Certes le PR décide mais il faut d’abord constater que les questions militaires sont très mal connues par un très grand nombre de parlementaires mais aussi d’élus locaux qui pourraient être des relais d’opinion. Je l’ai maintes fois constaté, en particulier dans mes fonctions passées de DMD. Il y a une réelle désaffection – parfois même du dénigrement – pour ces questions. Il en va de même pour un grand nombre de journalistes et en particulier dans la PQR (au moins dans les journaux que je lis comme Midi Libre et L’Est Éclair) alors que, justement, la société civile, a besoin de mieux comprendre le domaine militaire. Je suis toujours effaré dans les repas de famille ou les dîners en ville de l’absence quasi totale des enjeux militaires. La guerre en Ukraine n’a pas amélioré la situation comme on pourrait, à tort, le penser.

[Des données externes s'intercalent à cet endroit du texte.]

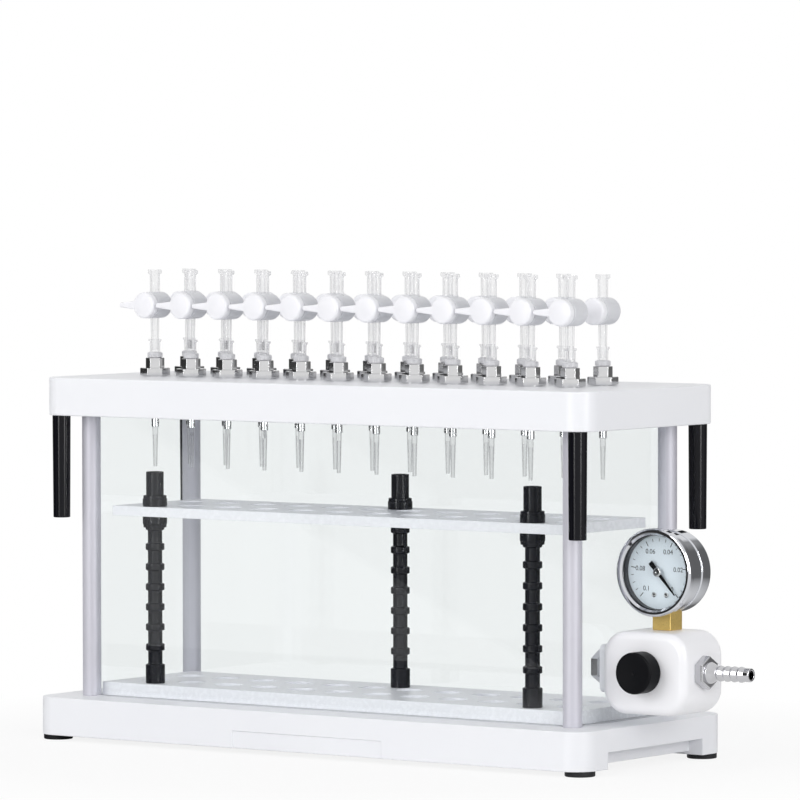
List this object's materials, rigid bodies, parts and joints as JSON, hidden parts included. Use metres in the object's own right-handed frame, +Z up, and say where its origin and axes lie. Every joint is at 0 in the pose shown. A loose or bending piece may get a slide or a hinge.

Avec le service militaire, et en dépit de tous ses défauts, les questions militaires entraient dans la société, certes de manière parfois anecdotique. Le conscrit parlait de « l’armée » à la maison, à ses parents à des amis. Le sujet des questions militaires était présent dans la société civile et plus particulièrement avec les jeunes gens qui effectuaient leur service comme aspirant, puis qui continuaient pour un certain nombre d’entre-eux, dans la réserve. Aujourd’hui ce lien a disparu et ce n’est pas avec le fameux « lien armée – nation » ou avec les réservistes-citoyens que l’on peut y pallier. Victor Hugo avait bien saisi cela lorsqu’il narrait une anecdote liée au retour des cendres de Napoléon le 15 décembre 1840. Le cortège funèbre jusqu’aux Invalides est un formidable déploiement militaire dans l’étincèlement des cuirasses sur l’Esplanade. La Garde nationale apparaît dans le défilé des troupes et Hugo rapporte : « La Garde nationale à cheval paraît. Brouhaha dans la foule. Elle est en assez bon ordre pourtant : mais c’est une troupe sans gloire et cela fait un trou dans un pareil cortège. On rit. J’entends ce dialogue : Tiens ! Ce gros colonel ! comme il tient drôlement son sabre ». Ce colonel se fait brocarder par la foule justement parce qu’il ne serait pas légitime, honorable dans le sens le plus étymologique …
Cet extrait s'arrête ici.